The court agreed with Judge Hector Laffitte that requirements for the establishment of a new political party in Puerto Rico are excessive and violate the freedom of expression guaranteed by the First Amendment to the U.S. Constitution. The ruling overturned a decision of the local Supreme Court. The law had been defended by the Commonwealth’s Election Commission.

The decision represented another judicial rejection of the "commonwealth" party’s claims of the Commonwealth’s absolute autonomy on local government matters.

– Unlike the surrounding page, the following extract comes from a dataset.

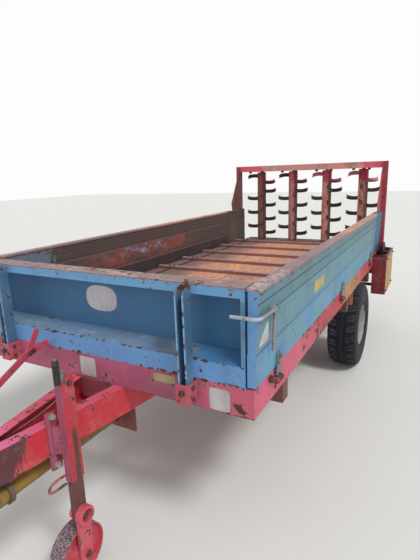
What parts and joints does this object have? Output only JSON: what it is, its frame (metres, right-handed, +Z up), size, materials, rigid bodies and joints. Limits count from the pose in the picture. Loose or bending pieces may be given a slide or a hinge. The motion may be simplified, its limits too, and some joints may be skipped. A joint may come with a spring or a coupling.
{
  "type": "manure spreader",
  "caption": "Single-axle manure spreader with drop sides, chain-and-slat floor, standing beaters at the rear and a folding support wheel.",
  "frame": {"origin": "on the floor under the middle of the machine's overall box", "axes": "+X to the machine's left, +Y to its rear, +Z up"},
  "size_m": [2.003, 5.305, 1.958],
  "materials": {
    "red_frame": "worn red paint with chips and rust",
    "red_under": "old dark red paint, dirty",
    "blue_boards": "faded blue paint, rubbed and dirty",
    "rusty_boards": "brown rust with remains of paint",
    "planks": "weathered boards",
    "bare_steel": "rusty bare steel",
    "greasy_steel": "black with grease",
    "yellow_guard": "dirty yellow plastic",
    "tyre_rubber": "worn tyre rubber",
    "rim_paint": "pale paint with rust"
  },
  "bodies": {
    "chassis": {"front_sill": "red_frame", "left_sill": "red_frame", "right_sill": "red_frame", "rear_sill": "red_frame", "cross_members": "red_under", "under_beams": "red_under", "left_draw_beam": "red_frame", "right_draw_beam": "red_frame", "draw_head": "red_frame", "towing_eye": "bare_steel", "axle": "red_under", "floor_planks": "planks", "floor_conveyor": "bare_steel", "floor_slats": "bare_steel", "floor_shafts": "bare_steel", "front_board": "blue_boards", "front_uprights": "blue_boards", "upright_feet": "red_frame", "rear_side_panels": "rusty_boards", "rear_posts": "red_frame", "wing_plates": "red_frame", "top_beam": "red_frame", "beater_bearings": "red_under", "drive_beam": "red_under", "drive_line": "bare_steel", "chain_guard": "red_under", "guard_drive": "greasy_steel", "shaft_bracket": "red_frame", "shaft_guard": "yellow_guard", "shaft_rest": "bare_steel", "brake_lever": "red_frame", "leg_tube": "red_frame", "leg_crank": "greasy_steel"},
    "inner_leg": {"inner_leg": "red_under"},
    "support_arm": {"support_arm": "red_frame"},
    "support_wheel": {"support_wheel": "red_frame"},
    "left_side": {"left_drop_side": "blue_boards", "left_hinge_straps": "blue_boards", "left_corner_latch": "bare_steel"},
    "right_side": {"right_drop_side": "blue_boards", "right_hinge_straps": "blue_boards", "right_corner_latch": "bare_steel"},
    "beater_1": {"beater_1": "red_under"},
    "beater_2": {"beater_2": "red_under"},
    "beater_3": {"beater_3": "red_under"},
    "beater_4": {"beater_4": "red_under"},
    "left_road_wheel": {"left_tyre": "tyre_rubber", "left_wheel": "rim_paint"},
    "right_road_wheel": {"right_tyre": "tyre_rubber", "right_wheel": "rim_paint"}
  },
  "joints": [
    {"name": "left_wheel_spin", "type": "hinge", "parent": "chassis", "child": "left_road_wheel", "pos_m": [0.7735, 1.0225, 0.4], "axis": [1, 0, 0], "continuous": true},
    {"name": "right_wheel_spin", "type": "hinge", "parent": "chassis", "child": "right_road_wheel", "pos_m": [-0.8665, 1.0225, 0.4], "axis": [1, 0, 0], "continuous": true},
    {"name": "left_side_drop", "type": "hinge", "parent": "chassis", "child": "left_side", "pos_m": [0.8725, 0.1525, 0.893], "axis": [0, 1, 0], "range_deg": [0, 120]},
    {"name": "right_side_drop", "type": "hinge", "parent": "chassis", "child": "right_side", "pos_m": [-0.9655, 0.1525, 0.893], "axis": [0, -1, 0], "range_deg": [0, 120]},
    {"name": "leg_crank_slide", "type": "slide", "parent": "chassis", "child": "inner_leg", "axis": [0, 0, 1], "range_m": [-0.12, 0.077]},
    {"name": "support_fold", "type": "hinge", "parent": "inner_leg", "child": "support_arm", "pos_m": [0.1185, -1.9575, 0.341], "axis": [1, 0, 0], "range_deg": [0, 118]},
    {"name": "support_wheel_spin", "type": "hinge", "parent": "support_arm", "child": "support_wheel", "pos_m": [0.0845, -1.9655, 0.13], "axis": [1, 0, 0], "continuous": true},
    {"name": "beater_1_spin", "type": "hinge", "parent": "chassis", "child": "beater_1", "pos_m": [-0.7065, 2.4525, 1.45], "axis": [0, 0, 1], "continuous": true},
    {"name": "beater_2_spin", "type": "hinge", "parent": "chassis", "child": "beater_2", "pos_m": [-0.2665, 2.4525, 1.45], "axis": [0, 0, 1], "continuous": true},
    {"name": "beater_3_spin", "type": "hinge", "parent": "chassis", "child": "beater_3", "pos_m": [0.1735, 2.4525, 1.45], "axis": [0, 0, 1], "continuous": true},
    {"name": "beater_4_spin", "type": "hinge", "parent": "chassis", "child": "beater_4", "pos_m": [0.6135, 2.4525, 1.45], "axis": [0, 0, 1], "continuous": true}
  ]
}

Puerto Rico is U.S. territory and its local government was established pursuant to U.S. law and remains subject to federal law. Many "commonwealth" party leaders erroneously claim that federal law cannot overturn local law because the federal government allowed Puerto Ricans to participate in the establishment of the territory’s local government.

Calderon Administration Flips Party Position on Dominican Republic Trade

Acevedo and Calderon’s Secretary of Economic Development and Commerce, Milton Segarra, this week supported a free trade agreement that federal officials are negotiating with the Dominican Republic. They told a hearing of the U.S. Trade Representative’s office that the agreement would eliminate trade barriers to Puerto Rican products in the Dominican market.

The approach to Dominican trade is the opposite from the one that "commonwealth" party leaders have taken during the past decade. They have previously sought trade barriers against Dominican agricultural products in the territory.

In particular, they sought the barriers based on the "commonwealth" proposal that obtained a plurality of the vote in a 1993 status referendum in Puerto Rico. The idea was rejected by the Clinton Administration and House leaders.